Debt Digest | A Million Simulations Show That the US Debt Is on an Unsustainable Trajectory
Links & Fiscal Facts
Here are this week’s reading links and fiscal facts:
Repeal the IRA energy subsidies. According to Cato’s Adam Michel, due to the energy-related provisions in the Inflation Reduction Act (IRA), energy subsidy expenditures may exceed $1.8 trillion over the next decade. He explains, “Most of the IRA tax credits are functionally similar to uncapped automatic spending programs. The cost is determined by the credit formula and taxpayer uptake.” Because of the higher uptake than projected, the subsidies could cost two or three times more than initially estimated. “Congress should repeal the IRA and the pre‐IRA energy credits. As a whole, these tax credits are a highly inefficient and expensive system of subsidizing energy from some politically popular low greenhouse gas emitting sources,” concludes Michel.

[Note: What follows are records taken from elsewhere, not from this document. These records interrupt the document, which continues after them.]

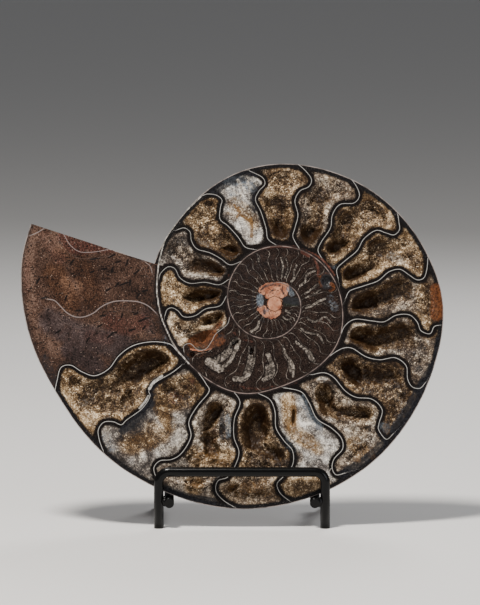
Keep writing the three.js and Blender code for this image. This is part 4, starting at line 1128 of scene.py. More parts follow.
def crystal_relief(points, number):
    """Height of a bed of pointed crystals above its bowl, and a number for the crystal at each point."""
    grid = points / CRYSTAL_SIZE
    corner = np.floor(grid)
    best = np.full(len(points), -1e3)
    crystal = np.zeros(len(points))
    for di in (-1, 0, 1):
        for dj in (-1, 0, 1):
            i, j = corner[:, 0] + di, corner[:, 1] + dj
            draw = [scatter(i, j, number + 10 * k) for k in range(6)]
            stray = CRYSTAL_STRAY * np.stack(draw[:2], 1)
            away = points - CRYSTAL_SIZE * (np.stack([i + CRYSTAL_INSET, j + CRYSTAL_INSET], 1) + stray)
            lean = CRYSTAL_LEAN * np.stack([draw[2] - 0.5, draw[3] - 0.5], 1)
            top = CRYSTAL_HEIGHT * draw[4] ** 1.5 + (away * lean).sum(1)
            slope = 0.0
            for facet in range(3):
                angle = 2 * math.pi * (draw[5] + facet / 3)
                slope = np.maximum(slope, away[:, 0] * np.cos(angle) + away[:, 1] * np.sin(angle))
            height = top - (CRYSTAL_SLOPE + SLOPE_SPREAD * draw[3]) * slope
            higher = height > best
            best = np.where(higher, height, best)
            crystal = np.where(higher, draw[2], crystal)
    return best, crystal


def crystal_crust(number, material):
    """The crust of crystals in one hollow."""
    rim = hollow_rims[number]
    low, high = rim.min(0) - 1, rim.max(0) + 1
    cells = np.ceil((high - low) / CRUST_STEP).astype(int)
    i, j = np.meshgrid(np.arange(cells[0] + 1), np.arange(cells[1] + 1), indexing="ij")
    points = low + CRUST_STEP * np.stack([i.ravel(), j.ravel()], 1)
    stray = np.stack([scatter(i.ravel(), j.ravel(), seed) - 0.5 for seed in (1, 2)], 1)
    points += CRUST_JITTER * CRUST_STEP * stray
    from_rim, _ = rim_distance(points, rim)
    bowl = crust_depth(points, number, from_rim)
    relief, crystal = crystal_relief(points, number)
    hollow = hollow_share(points + 0.9 * wander_at(points, 2.6, 5, 8), number)
    grown = bowl - relief * (RELIEF - RELIEF_LOST * smoothstep(hollow, 0.3, 0.9)) + RELIEF_SUNK
    depth = np.clip(grown, CRUST_BEHIND_FACE, pocket_depth(points, from_rim) - CRUST_ABOVE_FLOOR)
    columns = cells[1] + 1
    i, j = np.meshgrid(np.arange(cells[0]), np.arange(cells[1]), indexing="ij")
    a = (i * columns + j).ravel()
    b, c, d = a + columns, a + columns + 1, a + 1
    flip = np.abs(depth[a] - depth[c]) > np.abs(depth[b] - depth[d])
    first = np.where(flip[:, None], np.stack([a, b, d], 1), np.stack([a, b, c], 1))
    second = np.where(flip[:, None], np.stack([b, c, d], 1), np.stack([a, c, d], 1))
    triangles = np.vstack([first, second])
    triangles = triangles[(from_rim[triangles] > -CRUST_UNDER_RIM).all(1)]
    used, renumbered = np.unique(triangles, return_inverse=True)
    points, depth = points[used], depth[used]
    fields = {"depth": depth, "hollow": hollow[used], "crystal": crystal[used]}
    pattern = face_fields(points)
    for name in ("warmth", "light", "fill", *(stain.lower() for stain in STAINS)):
        fields[name] = pattern[name]
    triangles = renumbered.reshape(-1, 3)
    return piece(f"crystal_crust_{number:02d}", on_face(points, depth), triangles, [material], fields, False)


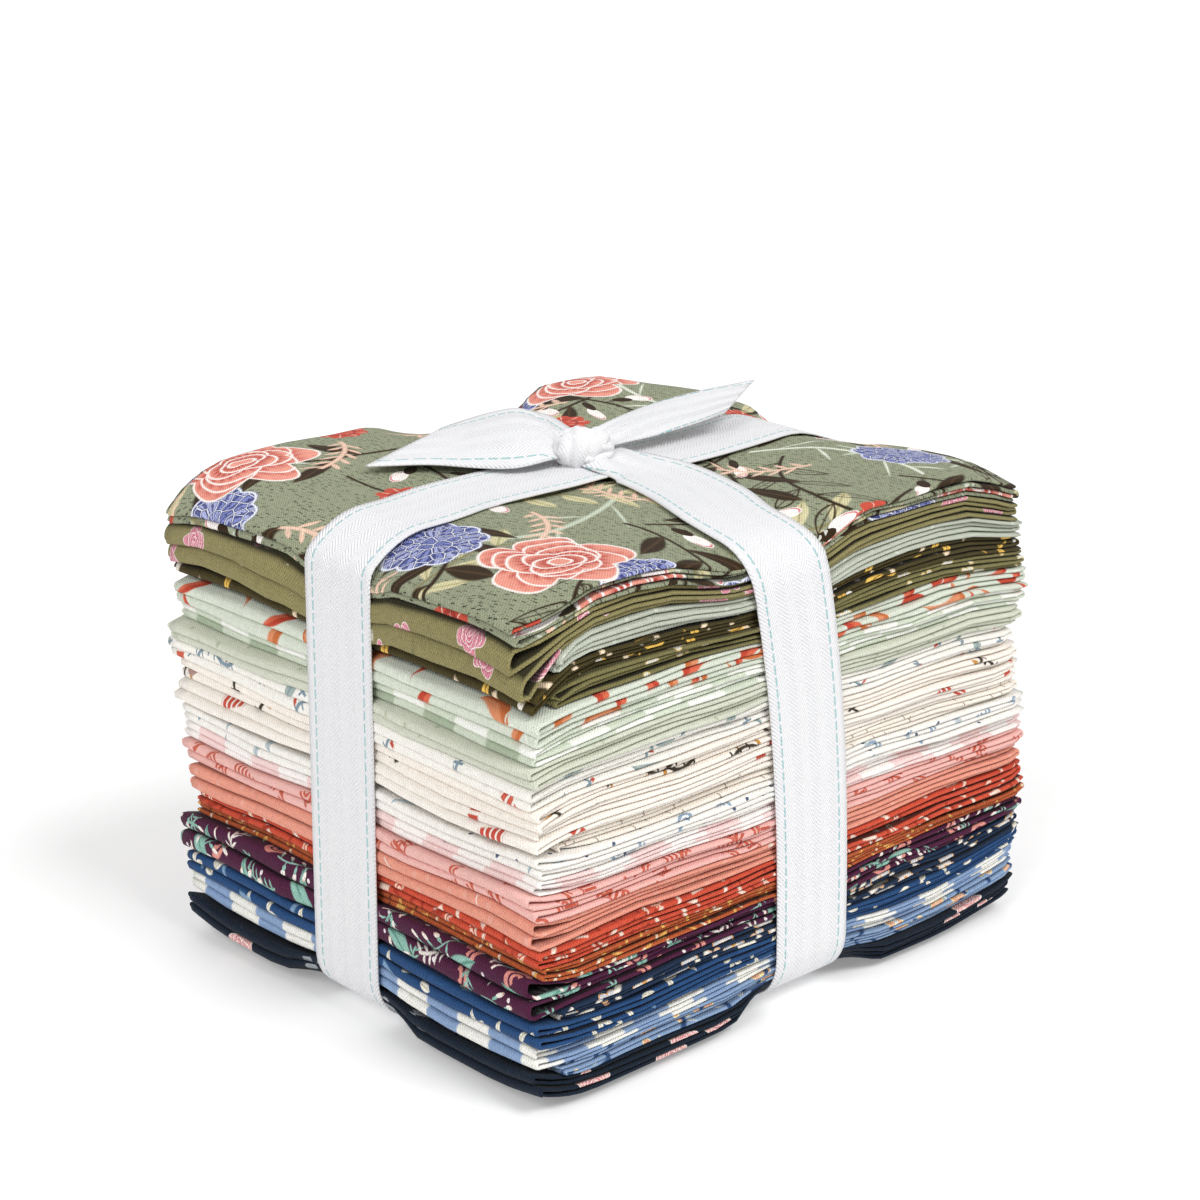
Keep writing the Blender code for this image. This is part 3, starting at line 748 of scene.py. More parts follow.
class Value:
    """A number that nodes work out."""

    def __init__(self, socket):
        self.socket = socket

    def work(self, operation, *others, clamp=False):
        inputs = enumerate((self, *others))
        settings = {"operation": operation, "use_clamp": clamp}
        return Value(outputs_of(self.socket.id_data, "ShaderNodeMath", inputs, **settings)[0])

    def __rsub__(self, other):
        return self.work("MULTIPLY_ADD", -1.0, other)

    def inside(self, softness=0.06):
        """1 where the value is below 0, with a soft edge."""
        return self.work("MULTIPLY_ADD", -1.0 / softness, 0.5, clamp=True)

    __add__ = __radd__ = partialmethod(work, "ADD")
    __sub__ = partialmethod(work, "SUBTRACT")
    __mul__ = __rmul__ = partialmethod(work, "MULTIPLY")
    __abs__ = partialmethod(work, "ABSOLUTE")
    sin = partialmethod(work, "SINE")
    cos = partialmethod(work, "COSINE")
    fraction = partialmethod(work, "FRACT")
    smallest = partialmethod(work, "MINIMUM")
    largest = partialmethod(work, "MAXIMUM")
    below = partialmethod(work, "LESS_THAN")
    above = partialmethod(work, "GREATER_THAN")


def vector_math(operation, a, b):
    inputs = {0: a, 1: b}
    return outputs_of(a.id_data, "ShaderNodeVectorMath", inputs, operation=operation)[0]


def parts_of(vector):
    parts = outputs_of(vector.id_data, "ShaderNodeSeparateXYZ", {0: vector})
    return [Value(part) for part in parts]


def combined(*values):
    return outputs_of(values[0].socket.id_data, "ShaderNodeCombineXYZ", enumerate(values))[0]


def turned(vector, angle):
    inputs = {"Vector": vector, "Angle": angle}
    return outputs_of(vector.id_data, "ShaderNodeVectorRotate", inputs, rotation_type="Z_AXIS")[0]


def noise(vector, scale, detail=2.0):
    inputs = {"Vector": vector, "Scale": scale, "Detail": detail}
    return Value(outputs_of(vector.id_data, "ShaderNodeTexNoise", inputs)["Fac"])


def cells_of(vector, scale, randomness, feature="F1"):
    """Random cells in a plane."""
    inputs = {"Vector": vector, "Scale": scale, "Randomness": randomness}
    settings = {"voronoi_dimensions": "2D", "feature": feature}
    return outputs_of(vector.id_data, "ShaderNodeTexVoronoi", inputs, **settings)


def attribute(tree, name):
    return outputs_of(tree, "ShaderNodeAttribute", attribute_name=name)


def channels(code):
    """The three numbers, up to 255, of a hexadecimal sRGB colour."""
    return [int(code[start : start + 2], 16) for start in (0, 2, 4)]


def linear(code):
    """Linear RGBA of a hexadecimal sRGB colour."""
    parts = [channel / 255.0 for channel in channels(code)]
    return *(p / 12.92 if p <= 0.04045 else ((p + 0.055) / 1.055) ** 2.4 for p in parts), 1.0


class Paint:
    """A colour that is painted over, one mask after another."""

    def __init__(self, tree, code):
        self.tree = tree
        self.colour = linear(code)

    def blend(self, blend_type, mask, colour):
        inputs = {0: mask, 6: self.colour, 7: colour}
        settings = {"data_type": "RGBA", "blend_type": blend_type}
        self.colour = outputs_of(self.tree, "ShaderNodeMix", inputs, **settings)[2]

    def over(self, mask, code):
        self.blend("MIX", mask, linear(code))

    def shade(self, tone):
        """Makes the colour lighter or darker."""
        self.blend("MULTIPLY", 1.0, combined(tone, tone, tone))


def new_material(name):
    material = bpy.data.materials.new(name)
    material.use_nodes = True
    return material, material.node_tree


# The shader's numbers, with the strength of the relief and its height in millimetres
Finish = namedtuple("Finish", "roughness specular sheen sheen_roughness strength relief")
COTTON = Finish(0.86, 0.14, 0.05, 0.5, 0.8, 0.10)
TWILL = Finish(0.7, 0.3, 0.15, 0.4, 0.7, 0.12)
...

A million simulations show that the US debt is on an unsustainable trajectory. Bloomberg’s analysis, using market forecasts for future interest rates, projects the debt-to-GDP ratio could hit 123% in 2034, which is 7 percentage points more than the Congressional Budget Office’s estimate. Bloomberg also ran a million simulations, varying in variables such as GDP growth, inflation, and interest rates. 88% of them indicate that the US debt is on an unsustainable path. This outlook worsens with more realistic assumptions like the extension of most of the 2017 tax cuts. The authors concede: “Neither party favors squeezing the benefits provided by major entitlement programs. In the end, it may take a crisis — perhaps a disorderly rout in the Treasuries market triggered by sovereign US credit-rating downgrades, or a panic over the depletion of the Medicare or Social Security trust funds — to force action. That’s playing with fire.” For more on the US debt problem, see here and here.
Social Security emerged as a response to the Federal Reserve’s errors. The Laffer Center’s Brian Domitrovic explains: “Social Security came about in 1935 for one overriding reason: In the prior generation savers of money had gotten their world rocked as never before. If you retired with a nest egg in 1913, in seven years your savings got cut in half as the U.S. experienced 100% inflation. The Federal Reserve was at fault.” Nearly nine decades later, the entitlement spending-driven federal debt may lead to another Fed error. Specifically, Congress might push the Fed into monetizing the debt, a decision that can diminish private savings through inflation. As Romina Boccia and Dominik Lett recently wrote: “If Congress leaves spending corrections to the last minute, legislators may perceive the draconian fiscal consolidation necessary to bring debt under control as less desirable than monetizing the debt. In such a scenario, printing more money might become the easiest or only politically feasible way out.” For more on the threats of the Fed resorting to fiscal quantitative easing see George Selgin, The Menace of Fiscal QE.
Americans really do not like inflation. A recent Harvard study, authored by Stefanie Stantcheva, illustrates the overwhelmingly negative views Americans hold about inflation. According to the study, inflation ranks first in both social and economic policy priorities among respondents. While the respondents differ in their views on the causes of inflation (see figure below), there is widespread agreement that it primarily has negative socioeconomic effects. “If there is a single and simple answer to the question “Why do we dislike inflation,” it is because many individuals feel that it systematically erodes their purchasing power,” notes Stancheva. Furthermore, inflation takes a psychological toll on individuals, with 70% of the respondents reporting that it provokes stress. For more on the causes and consequences of inflation, see here.
Automatic stabilizers to fix Social Security when Congress won’t touch it. Alicia Munnell, the Director of the Center for Retirement Research at Boston College, and William Arnone, CEO of the National Academy of Social Insurance, suggest introducing an automatic balancing mechanism to tackle Social Security insolvency. Proposing this mechanism as a response to Congressional inactivity on the issue, Munnell and Arnone write: “The key is to adopt a mechanism that automatically adjusts revenues or benefits if shortfalls emerge due to demographic and economic changes.” Kurt Couchman of Americans for Prosperity, who illustrated how this mechanism would work in detail, explains: “Automatic fiscal stabilizers would replace inaction with specific changes in statute to improve solvency and, if done well, prevent the trust funds from becoming depleted after multiple rounds of adjustments. They could also motivate Congress to act with better alternatives, but automatic enforcement must be reasonable to minimize Congress’ temptation [to] just turn them off.”